Will you repeat only the lines beginning at the one that mentions "for node in" and ending at the one that mentions "imported = [obj", both of them included, exactly?
--- Begin ---
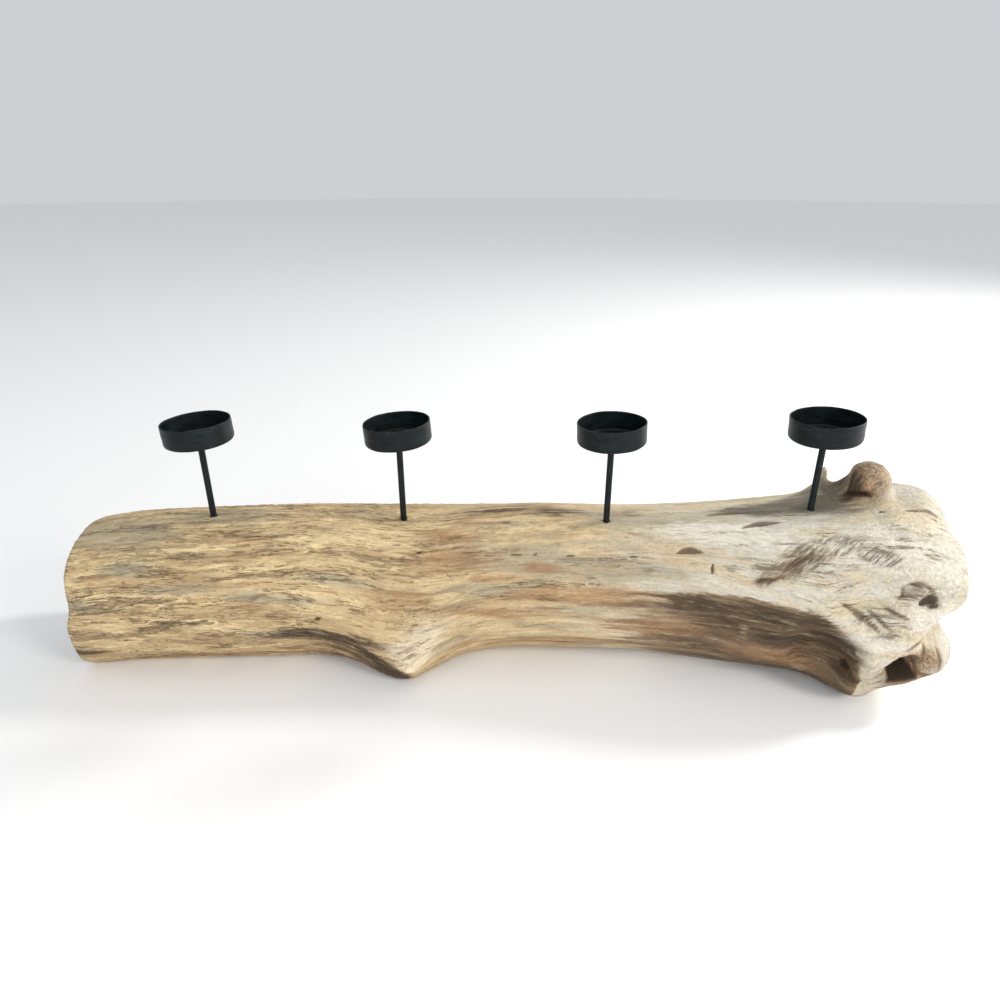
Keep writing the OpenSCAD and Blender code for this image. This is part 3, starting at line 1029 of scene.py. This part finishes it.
PARTS = {
    "cup": (make_cup, coating_material("cup_powder_coat", (0.07, 0.07, 1.7), 0.15, 0.35)),
    "stem": (make_stem, coating_material("stem_powder_coat", (2.4, 2.4, 0.1), 0.1, 0.3)),
    "weld": (make_weld, coating_material("weld_powder_coat", (1.5, 1.5, 1.5), 0.25, 0.2)),
}
for i in STANDS:
    for part, (make, coating) in PARTS.items():
        piece = add_object(f"black_{part}_{i}", make(i))
        piece.data.materials.append(coating)
        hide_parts(f"{part}_{i}")
        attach(piece, f"cup_stand_{i}")

# ---------------------------------------------------------------- stage


# A little below the log, so that the two never share a plane
FLOOR_DROP = 0.0005
FLOOR_RADIUS = 8
# Where each light stands, what it points at, its width, its power, and its colour, in metres and watts
LIGHTS = {
    "key": ((1.7, 0.6, 0.95), (0, 0, 0.08), 0.3, 29, (1, 0.97, 0.93)),
    "side": ((1.5, -1.1, 1.0), (0, 0, 0.06), 0.6, 17, (1, 0.97, 0.93)),
    "fill": ((-0.2, -1.9, 1.0), (0, 0, 0.06), 1.6, 13, (0.98, 0.98, 1)),
}
SKY_COLOUR = (0.95, 0.975, 1, 1)
SKY_STRENGTH = 0.64
# The camera that the photo's cups and stems were solved for: metres, degrees and millimetres of lens
CAMERA_AT = (0.0165, -0.416, 0.302)
CAMERA_DOWN = 24.94
CAMERA_TURN = 2.45
LENS = 25.715
SENSOR = 36


def make_floor():
    mesh = bpy.data.meshes.new("floor")
    bm = bmesh.new()
    bmesh.ops.create_circle(bm, cap_ends=True, segments=96, radius=FLOOR_RADIUS)
    bm.to_mesh(mesh)
    bm.free()
    floor = add_object("floor", mesh)
    floor.location.z = -FLOOR_DROP
    paper = Shader("floor_paper")
    paper.put(paper.surface.inputs["Base Color"], (0.93, 0.93, 0.93, 1))
    paper.put(paper.surface.inputs["Roughness"], 0.9)
    mesh.materials.append(paper.material)
    return floor


def make_light(name, at, target, size, power, colour):
    data = bpy.data.lights.new(name, "AREA")
    data.shape = "DISK"
    data.size = size
    data.energy = power
    data.color = colour
    lamp = add_object(name, data)
    lamp.location = at
    lamp.rotation_euler = (Vector(target) - Vector(at)).to_track_quat("-Z", "Y").to_euler()


def make_sky():
    world = bpy.data.worlds.new("studio")
    bpy.context.scene.world = world
    world.use_nodes = True
    sky = world.node_tree.nodes["Background"]
    sky.inputs["Color"].default_value = SKY_COLOUR
    sky.inputs["Strength"].default_value = SKY_STRENGTH


def make_camera():
    data = bpy.data.cameras.new("camera")
    data.sensor_width = SENSOR
    data.lens = LENS
    camera = add_object("camera", data)
    camera.location = CAMERA_AT
    camera.rotation_euler = (math.radians(90 - CAMERA_DOWN), 0, math.radians(CAMERA_TURN))
    bpy.context.scene.camera = camera


floor = make_floor()
for name, settings in LIGHTS.items():
    make_light(name, *settings)
make_sky()
make_camera()
bpy.context.scene.view_settings.view_transform = "Standard"
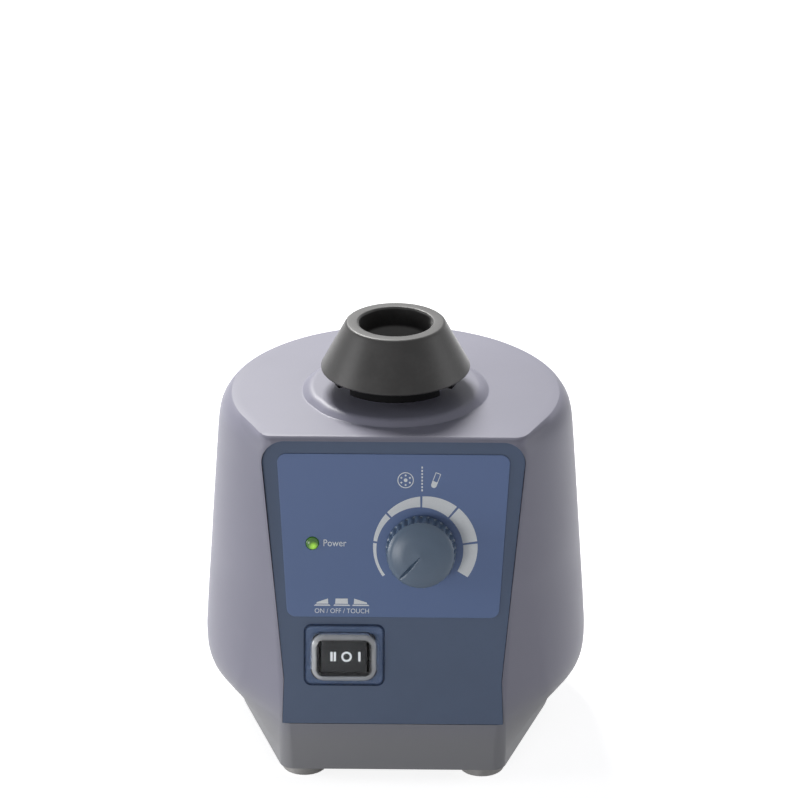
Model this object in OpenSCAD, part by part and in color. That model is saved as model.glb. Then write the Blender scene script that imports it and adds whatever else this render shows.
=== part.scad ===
/* [Body] */
// Radius of the round body at its widest level
body_r = 65; // [63:0.5:68]
// Height of the widest level above the bench
widest_z = 30; // [27:1:34]
// Radius of the body just below the top shoulder
shoulder_r = 59.7; // [58:0.1:61]
// Height of the flat top above the bench
top_z = 117; // [115:0.5:121]
// Radius of the straight band at the foot of the body
band_r = 53.4; // [52:0.1:55]
// Height of the straight band
band_h = 5; // [3:0.5:8]
// Forward reach of the front face at the top, from the drive axis
front_top = 39.5; // [38:0.5:41]
// Backward lean of the front face
front_lean = 10.9; // [9:0.1:12]
// Half width of the front face at the top
front_half_top = 44.9; // [44:0.1:47]
// Half width of the front face at the base
front_half_foot = 38; // [36:0.5:40]
// Wall of the moulded housing
wall = 2.6; // [2:0.1:3.2]
// Depth of the frame that carries the front panel
frame_depth = 7.5; // [6.5:0.5:9]
// Radius of the raised boss round the neck
boss_r = 31.5; // [29:0.5:34]
// Height of the raised boss
boss_h = 2; // [1.5:0.1:2.4]
// Radius of the neck hole
neck_hole_r = 14; // [13.8:0.1:14.4]
// Wall of the splash collar round the neck hole
collar_wall = 1.8; // [1.5:0.1:2]
// Height of the splash collar above the boss
collar_h = 1.4; // [1:0.1:1.6]

/* [Front panel] */
// Length of the front panel up its slope
panel_len = 96.6; // [94:0.2:97]
// Half width of the front panel at its foot
panel_half_foot = 34.9; // [33:0.1:35.5]
// Gain in half width for each millimetre up the panel
panel_flare = 0.0886; // [0.07:0.001:0.09]
// Backward lean of the front panel
panel_lean = 12.2; // [12:0.1:12.4]
// Thickness of the front panel
panel_t = 2.5; // [2:0.1:3]
// Corner radius at the top of the front panel
panel_corner_r = 7.5; // [4:0.5:10]
// Height up the panel where the overlay starts
overlay_low = 36.8; // [36:0.2:38]
// Height up the panel where the overlay ends
overlay_high = 92.2; // [88:0.2:93]
// Thickness of the overlay sheet
overlay_t = 0.4; // [0.3:0.1:0.6]

/* [Controls] */
// Knob axis to the right of the middle of the panel
knob_u = 9.2; // [7:0.2:12]
// Knob axis up the panel
knob_v = 60; // [58:0.5:62]
// Radius of the knob at its skirt
knob_r = 11.8; // [11:0.1:12.5]
// Height of the knob above the overlay
knob_h = 10; // [9:0.5:13]
// Radius of the potentiometer shaft
pot_shaft_r = 3; // [2.5:0.1:3.2]
// Power light to the side of the middle of the panel
lamp_u = -26.8; // [-28:0.2:-25]
// Power light up the panel
lamp_v = 61.9; // [60:0.1:64]
// Radius of the power light lens
lamp_r = 2.2; // [1.8:0.1:2.5]
// Switch centre to the side of the middle of the panel
switch_u = -16.2; // [-17:0.1:-15]
// Switch centre up the panel
switch_v = 23.7; // [23:0.1:25]
// Length of the rocker across the panel
rocker_len = 15.2; // [14.6:0.1:15.4]
// Height of the rocker up the panel
rocker_w = 10.9; // [10.4:0.1:11]

/* [Cup head] */
// Radius of the rubber cup at its skirt
skirt_r = 25.1; // [24:0.1:26]
// Radius of the rubber cup at its rim
rim_r = 16.9; // [16:0.1:18]
// Radius of the cup's mouth
mouth_r = 12.3; // [11:0.1:13]
// Depth of the straight wall of the mouth
mouth_depth = 7; // [5:0.5:8]
// Height of the rubber cup from skirt to rim
cup_h = 16.4; // [15.5:0.1:17]
// Outer radius of the crown below the cup
crown_r = 21.1; // [20.8:0.1:21.6]
// Wall of the crown
crown_wall = 2.4; // [2:0.1:2.5]
// How far the crown shows below the cup
crown_drop = 4.4; // [4:0.1:4.8]
// Angle that the open side windows of the crown start at, from the front
window_from = 45; // [42:1:50]
// Angle that each open window of the crown takes
window_span = 20; // [14:1:24]

/* [Drive] */
// Offset of the cup axis from the drive axis
crank = 2; // [1.5:0.1:2]
// Travel of the cup when it is pressed
press_travel = 2; // [1:0.1:2]
// Radius of the motor shaft
shaft_r = 3; // [2.5:0.1:3.5]
// Radius of the eccentric pin
pin_r = 4; // [3.5:0.1:4]
// Outer radius of the cup bearings
bearing_r = 8; // [7.8:0.1:8.2]
// Width of each cup bearing
bearing_w = 5; // [4:0.5:5]
// Radius of the motor's rotor
rotor_r = 15; // [13:0.5:16]
// Thickness of the stator's lamination stack
stack_h = 20; // [16:1:22]
// Radius of the cooling fan
fan_r = 19; // [15:1:20]

/* [Carriage and base] */
// Thickness of the heavy base plate
base_t = 8; // [6:0.5:9]
// Thickness of the carriage plate
carriage_t = 4; // [3:0.5:5]
// Height of the carriage plate above the bench
carriage_z = 36; // [34:0.5:38]
// Radius of the guide posts
post_r = 3; // [2.5:0.1:3.2]
// Guide post offset across the body
post_x = 35; // [34:0.5:37]
// Guide post offset along the body
post_y = 18; // [17:0.5:19]
// Radius of the rubber feet
foot_r = 7.9; // [7:0.1:8.5]
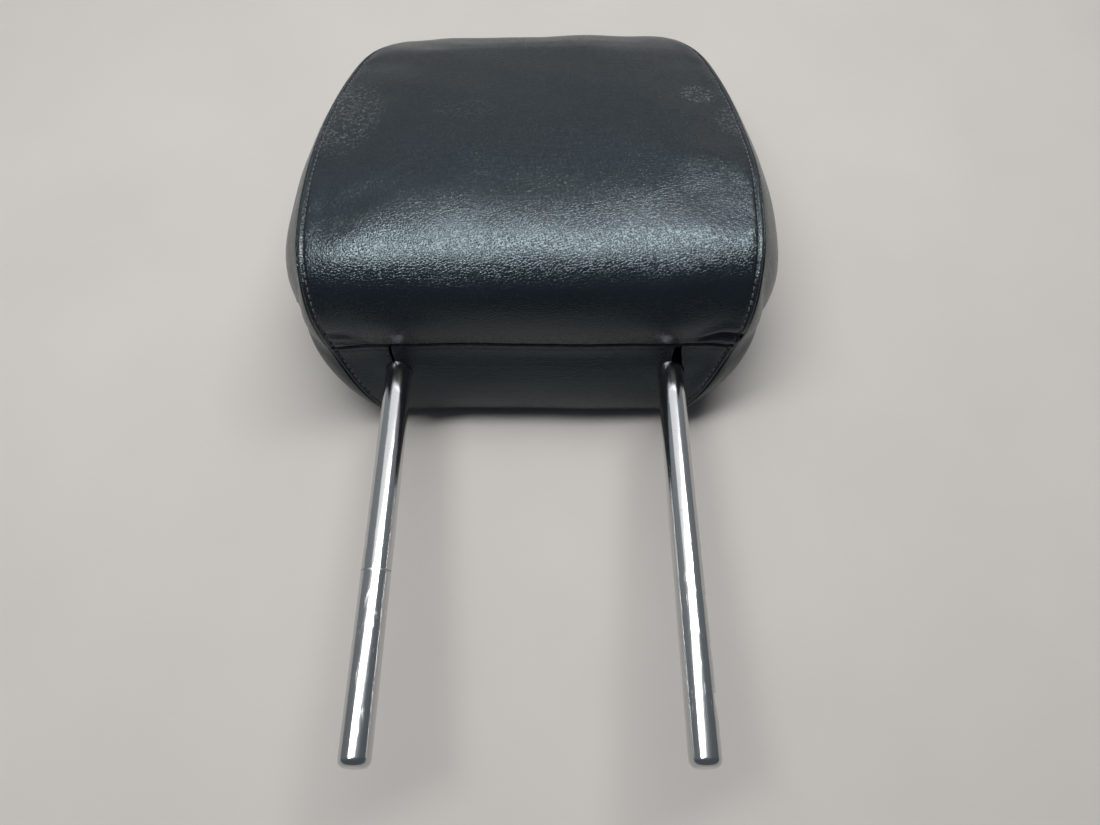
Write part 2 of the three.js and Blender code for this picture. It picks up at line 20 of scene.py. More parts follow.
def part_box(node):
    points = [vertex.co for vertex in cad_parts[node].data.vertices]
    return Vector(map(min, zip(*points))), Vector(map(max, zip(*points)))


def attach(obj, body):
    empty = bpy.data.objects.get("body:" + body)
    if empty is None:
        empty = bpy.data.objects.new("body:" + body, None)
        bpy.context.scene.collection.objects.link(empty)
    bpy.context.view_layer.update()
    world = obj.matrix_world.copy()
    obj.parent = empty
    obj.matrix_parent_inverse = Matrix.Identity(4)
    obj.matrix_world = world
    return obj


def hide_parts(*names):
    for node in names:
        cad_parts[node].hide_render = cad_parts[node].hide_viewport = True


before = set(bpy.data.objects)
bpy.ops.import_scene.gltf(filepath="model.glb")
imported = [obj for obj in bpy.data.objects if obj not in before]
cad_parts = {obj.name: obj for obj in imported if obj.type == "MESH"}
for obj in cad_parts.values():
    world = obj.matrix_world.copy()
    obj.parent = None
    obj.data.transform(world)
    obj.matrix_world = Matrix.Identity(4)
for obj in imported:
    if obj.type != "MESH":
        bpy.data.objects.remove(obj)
scene = bpy.context.scene
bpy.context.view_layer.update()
print("pieces in the frame:", sorted(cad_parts))

# %% [markdown]
# ## Camera
#
# The photographer stood at the posts' end and looked down at the cushion, 66 degrees
# below the horizon. The two posts are parallel, so the way they spread apart towards the
# viewer gives that angle and the height of the lens above the floor.

# %% Look down from the posts' end
IMAGE_WIDTH = 1100
FOCAL_PIXELS = 800
SENSOR = 36.0

lens = bpy.data.cameras.new("camera")
lens.sensor_width = SENSOR
lens.lens = SENSOR * FOCAL_PIXELS / IMAGE_WIDTH
lens.clip_start = 0.01
camera = bpy.data.objects.new("camera", lens)
camera.location = (0.0083, -0.2124, 0.4267)
camera.rotation_euler = Euler((math.radians(23.5), 0, 0))
scene.collection.objects.link(camera)
scene.camera = camera
print(f"lens {lens.lens:.1f} mm, {camera.location.z:.3f} m above the floor")

# %% [markdown]
# ## Shader maths
#
# A material is a tree of nodes, and a formula in it soon takes a dozen Math nodes. The
# class below wraps one output of a node. Python's own + - * / on it add the nodes, so a
# formula reads as it does on paper.

# %% A signal is one output of a material's nodes
class Signal:
    def __init__(self, tree, socket=None):
        self.tree = tree
        self.socket = socket

    def node(self, kind, settings=None, values=None, output=0):
        """Adds a node, makes its settings, then links or sets its sockets."""
        node = self.tree.nodes.new(kind)
        for name, value in (settings or {}).items():
            setattr(node, name, value)
        for name, value in (values or {}).items():
            if isinstance(value, Signal):
                self.tree.links.new(value.socket, node.inputs[name])
            else:
                node.inputs[name].default_value = value
        return Signal(self.tree, node.outputs[output] if node.outputs else None)

    def maths(self, operation, *values):
        settings = {"operation": operation}
        return self.node("ShaderNodeMath", settings, dict(enumerate(values)))

    def __add__(self, other):
        return self.maths("ADD", self, other)

    def __radd__(self, other):
        return self.maths("ADD", other, self)

    def __sub__(self, other):
        return self.maths("SUBTRACT", self, other)

    def __rsub__(self, other):
        return self.maths("SUBTRACT", other, self)

    def __mul__(self, other):
        return self.maths("MULTIPLY", self, other)

    def __truediv__(self, other):
        return self.maths("DIVIDE", self, other)

    def __pow__(self, other):
        return self.maths("POWER", self, other)

    def between(self, low, high):
        """0 up to low, 1 from high on, and a smooth rise from one to the other."""
        settings = {"interpolation_type": "SMOOTHSTEP"}
        values = {"Value": self, "From Min": low, "From Max": high}
        return self.node("ShaderNodeMapRange", settings, values)

    def mix(self, first, second):
        """The first colour where this signal is 0, the second where it is 1."""
        values = {0: self, 6: first, 7: second}
        return self.node("ShaderNodeMix", {"data_type": "RGBA"}, values, output=2)


def new_material(name):
    """An empty material and a signal that starts its node tree."""
    material = bpy.data.materials.new(name)
    material.use_nodes = True
    material.node_tree.nodes.clear()
    return material, Signal(material.node_tree)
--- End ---
| The solution |
    for node in names:
        cad_parts[node].hide_render = cad_parts[node].hide_viewport = True


before = set(bpy.data.objects)
bpy.ops.import_scene.gltf(filepath="model.glb")
imported = [obj for obj in bpy.data.objects if obj not in before]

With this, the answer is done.